Recorded data:
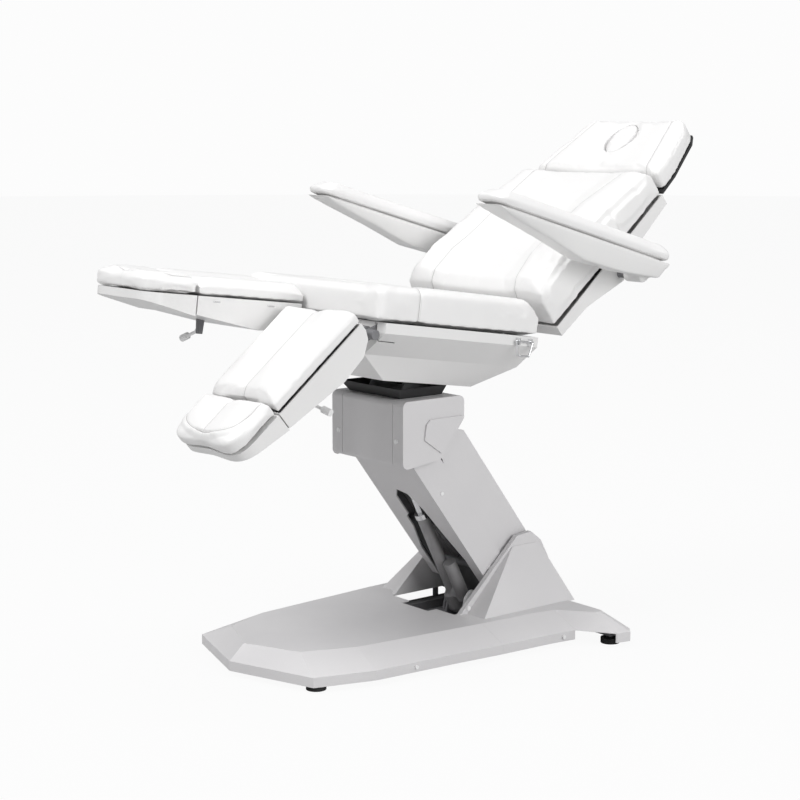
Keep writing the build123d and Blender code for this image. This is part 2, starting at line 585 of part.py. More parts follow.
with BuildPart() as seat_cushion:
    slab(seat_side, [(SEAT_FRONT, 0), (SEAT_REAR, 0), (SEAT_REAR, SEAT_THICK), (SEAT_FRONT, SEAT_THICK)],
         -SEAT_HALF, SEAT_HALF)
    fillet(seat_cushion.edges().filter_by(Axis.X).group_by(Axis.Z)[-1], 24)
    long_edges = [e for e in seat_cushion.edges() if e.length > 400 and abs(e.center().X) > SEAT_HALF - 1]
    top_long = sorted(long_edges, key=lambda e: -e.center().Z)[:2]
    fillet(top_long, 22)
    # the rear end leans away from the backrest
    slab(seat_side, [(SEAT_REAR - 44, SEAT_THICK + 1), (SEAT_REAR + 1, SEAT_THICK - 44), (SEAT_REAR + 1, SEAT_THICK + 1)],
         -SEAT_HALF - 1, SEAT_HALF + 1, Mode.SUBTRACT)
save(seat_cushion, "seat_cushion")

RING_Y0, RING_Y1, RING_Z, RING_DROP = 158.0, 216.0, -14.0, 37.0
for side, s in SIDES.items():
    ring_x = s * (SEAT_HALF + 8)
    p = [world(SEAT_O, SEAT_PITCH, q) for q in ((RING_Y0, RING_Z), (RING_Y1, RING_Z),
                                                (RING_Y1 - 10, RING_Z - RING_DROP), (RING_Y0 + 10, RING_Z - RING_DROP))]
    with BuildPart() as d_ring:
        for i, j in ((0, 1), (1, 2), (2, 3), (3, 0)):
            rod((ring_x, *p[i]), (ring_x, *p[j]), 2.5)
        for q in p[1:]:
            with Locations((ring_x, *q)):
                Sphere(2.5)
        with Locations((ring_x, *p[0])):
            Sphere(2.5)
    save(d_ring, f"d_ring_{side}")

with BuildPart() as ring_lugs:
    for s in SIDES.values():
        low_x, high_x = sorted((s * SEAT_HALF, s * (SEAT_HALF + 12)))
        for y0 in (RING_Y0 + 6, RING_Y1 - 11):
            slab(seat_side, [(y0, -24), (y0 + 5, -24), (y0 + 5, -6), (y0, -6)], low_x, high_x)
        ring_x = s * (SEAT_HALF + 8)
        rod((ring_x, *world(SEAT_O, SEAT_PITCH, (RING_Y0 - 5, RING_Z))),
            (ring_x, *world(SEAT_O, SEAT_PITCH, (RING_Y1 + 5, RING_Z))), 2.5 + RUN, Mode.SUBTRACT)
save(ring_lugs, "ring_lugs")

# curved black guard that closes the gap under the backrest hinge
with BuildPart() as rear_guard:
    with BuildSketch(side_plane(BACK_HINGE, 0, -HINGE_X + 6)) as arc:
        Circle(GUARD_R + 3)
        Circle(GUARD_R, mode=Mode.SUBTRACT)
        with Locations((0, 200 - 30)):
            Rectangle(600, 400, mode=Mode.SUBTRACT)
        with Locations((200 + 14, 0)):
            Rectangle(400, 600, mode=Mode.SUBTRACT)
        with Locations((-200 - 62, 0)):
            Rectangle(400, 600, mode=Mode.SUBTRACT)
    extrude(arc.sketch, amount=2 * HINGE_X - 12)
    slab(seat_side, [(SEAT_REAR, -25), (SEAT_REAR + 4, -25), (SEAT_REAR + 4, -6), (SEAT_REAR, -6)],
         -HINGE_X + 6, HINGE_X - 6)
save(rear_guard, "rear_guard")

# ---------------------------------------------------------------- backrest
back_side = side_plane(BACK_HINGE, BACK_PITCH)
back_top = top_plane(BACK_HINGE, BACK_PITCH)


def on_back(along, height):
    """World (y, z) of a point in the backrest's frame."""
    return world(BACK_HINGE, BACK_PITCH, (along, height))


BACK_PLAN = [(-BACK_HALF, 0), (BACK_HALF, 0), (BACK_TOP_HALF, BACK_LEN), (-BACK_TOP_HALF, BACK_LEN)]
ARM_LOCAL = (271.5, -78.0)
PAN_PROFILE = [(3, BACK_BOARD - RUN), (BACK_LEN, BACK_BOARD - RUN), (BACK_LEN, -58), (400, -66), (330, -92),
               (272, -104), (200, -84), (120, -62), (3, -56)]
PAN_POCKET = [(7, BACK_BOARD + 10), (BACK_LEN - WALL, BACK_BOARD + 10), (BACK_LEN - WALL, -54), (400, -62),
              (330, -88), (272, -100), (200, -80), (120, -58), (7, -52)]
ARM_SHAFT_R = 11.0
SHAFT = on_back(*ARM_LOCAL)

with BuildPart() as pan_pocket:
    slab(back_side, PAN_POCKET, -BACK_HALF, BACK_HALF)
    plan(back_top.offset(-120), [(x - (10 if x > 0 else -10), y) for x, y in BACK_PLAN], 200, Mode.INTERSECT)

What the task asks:
Your task is to repeat every line exactly.

Task output:
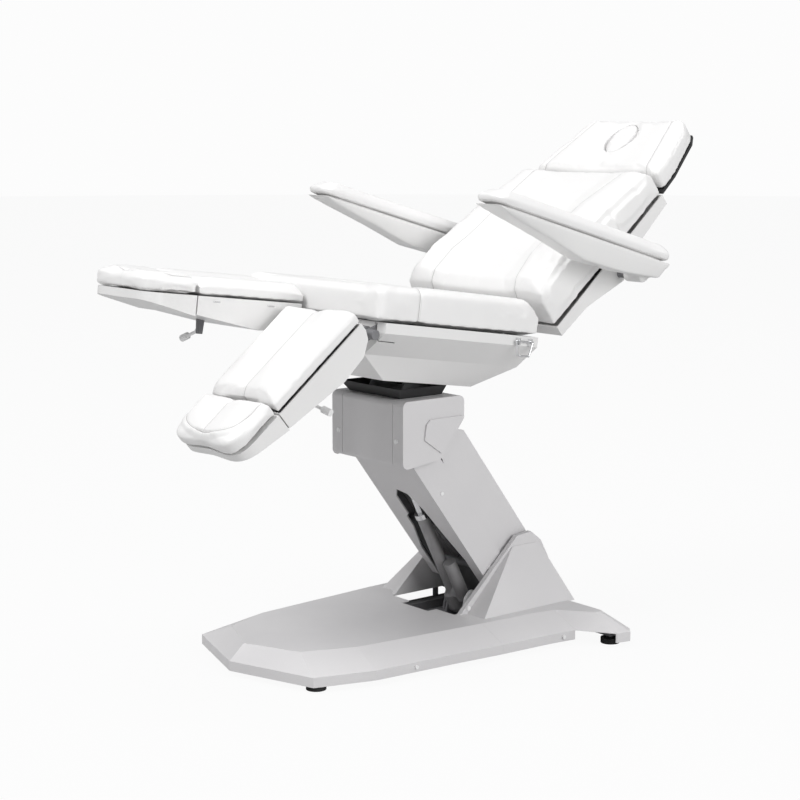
Keep writing the build123d and Blender code for this image. This is part 2, starting at line 585 of part.py. More parts follow.
with BuildPart() as seat_cushion:
    slab(seat_side, [(SEAT_FRONT, 0), (SEAT_REAR, 0), (SEAT_REAR, SEAT_THICK), (SEAT_FRONT, SEAT_THICK)],
         -SEAT_HALF, SEAT_HALF)
    fillet(seat_cushion.edges().filter_by(Axis.X).group_by(Axis.Z)[-1], 24)
    long_edges = [e for e in seat_cushion.edges() if e.length > 400 and abs(e.center().X) > SEAT_HALF - 1]
    top_long = sorted(long_edges, key=lambda e: -e.center().Z)[:2]
    fillet(top_long, 22)
    # the rear end leans away from the backrest
    slab(seat_side, [(SEAT_REAR - 44, SEAT_THICK + 1), (SEAT_REAR + 1, SEAT_THICK - 44), (SEAT_REAR + 1, SEAT_THICK + 1)],
         -SEAT_HALF - 1, SEAT_HALF + 1, Mode.SUBTRACT)
save(seat_cushion, "seat_cushion")

RING_Y0, RING_Y1, RING_Z, RING_DROP = 158.0, 216.0, -14.0, 37.0
for side, s in SIDES.items():
    ring_x = s * (SEAT_HALF + 8)
    p = [world(SEAT_O, SEAT_PITCH, q) for q in ((RING_Y0, RING_Z), (RING_Y1, RING_Z),
                                                (RING_Y1 - 10, RING_Z - RING_DROP), (RING_Y0 + 10, RING_Z - RING_DROP))]
    with BuildPart() as d_ring:
        for i, j in ((0, 1), (1, 2), (2, 3), (3, 0)):
            rod((ring_x, *p[i]), (ring_x, *p[j]), 2.5)
        for q in p[1:]:
            with Locations((ring_x, *q)):
                Sphere(2.5)
        with Locations((ring_x, *p[0])):
            Sphere(2.5)
    save(d_ring, f"d_ring_{side}")

with BuildPart() as ring_lugs:
    for s in SIDES.values():
        low_x, high_x = sorted((s * SEAT_HALF, s * (SEAT_HALF + 12)))
        for y0 in (RING_Y0 + 6, RING_Y1 - 11):
            slab(seat_side, [(y0, -24), (y0 + 5, -24), (y0 + 5, -6), (y0, -6)], low_x, high_x)
        ring_x = s * (SEAT_HALF + 8)
        rod((ring_x, *world(SEAT_O, SEAT_PITCH, (RING_Y0 - 5, RING_Z))),
            (ring_x, *world(SEAT_O, SEAT_PITCH, (RING_Y1 + 5, RING_Z))), 2.5 + RUN, Mode.SUBTRACT)
save(ring_lugs, "ring_lugs")

# curved black guard that closes the gap under the backrest hinge
with BuildPart() as rear_guard:
    with BuildSketch(side_plane(BACK_HINGE, 0, -HINGE_X + 6)) as arc:
        Circle(GUARD_R + 3)
        Circle(GUARD_R, mode=Mode.SUBTRACT)
        with Locations((0, 200 - 30)):
            Rectangle(600, 400, mode=Mode.SUBTRACT)
        with Locations((200 + 14, 0)):
            Rectangle(400, 600, mode=Mode.SUBTRACT)
        with Locations((-200 - 62, 0)):
            Rectangle(400, 600, mode=Mode.SUBTRACT)
    extrude(arc.sketch, amount=2 * HINGE_X - 12)
    slab(seat_side, [(SEAT_REAR, -25), (SEAT_REAR + 4, -25), (SEAT_REAR + 4, -6), (SEAT_REAR, -6)],
         -HINGE_X + 6, HINGE_X - 6)
save(rear_guard, "rear_guard")

# ---------------------------------------------------------------- backrest
back_side = side_plane(BACK_HINGE, BACK_PITCH)
back_top = top_plane(BACK_HINGE, BACK_PITCH)


def on_back(along, height):
    """World (y, z) of a point in the backrest's frame."""
    return world(BACK_HINGE, BACK_PITCH, (along, height))


BACK_PLAN = [(-BACK_HALF, 0), (BACK_HALF, 0), (BACK_TOP_HALF, BACK_LEN), (-BACK_TOP_HALF, BACK_LEN)]
ARM_LOCAL = (271.5, -78.0)
PAN_PROFILE = [(3, BACK_BOARD - RUN), (BACK_LEN, BACK_BOARD - RUN), (BACK_LEN, -58), (400, -66), (330, -92),
               (272, -104), (200, -84), (120, -62), (3, -56)]
PAN_POCKET = [(7, BACK_BOARD + 10), (BACK_LEN - WALL, BACK_BOARD + 10), (BACK_LEN - WALL, -54), (400, -62),
              (330, -88), (272, -100), (200, -80), (120, -58), (7, -52)]
ARM_SHAFT_R = 11.0
SHAFT = on_back(*ARM_LOCAL)

with BuildPart() as pan_pocket:
    slab(back_side, PAN_POCKET, -BACK_HALF, BACK_HALF)
    plan(back_top.offset(-120), [(x - (10 if x > 0 else -10), y) for x, y in BACK_PLAN], 200, Mode.INTERSECT)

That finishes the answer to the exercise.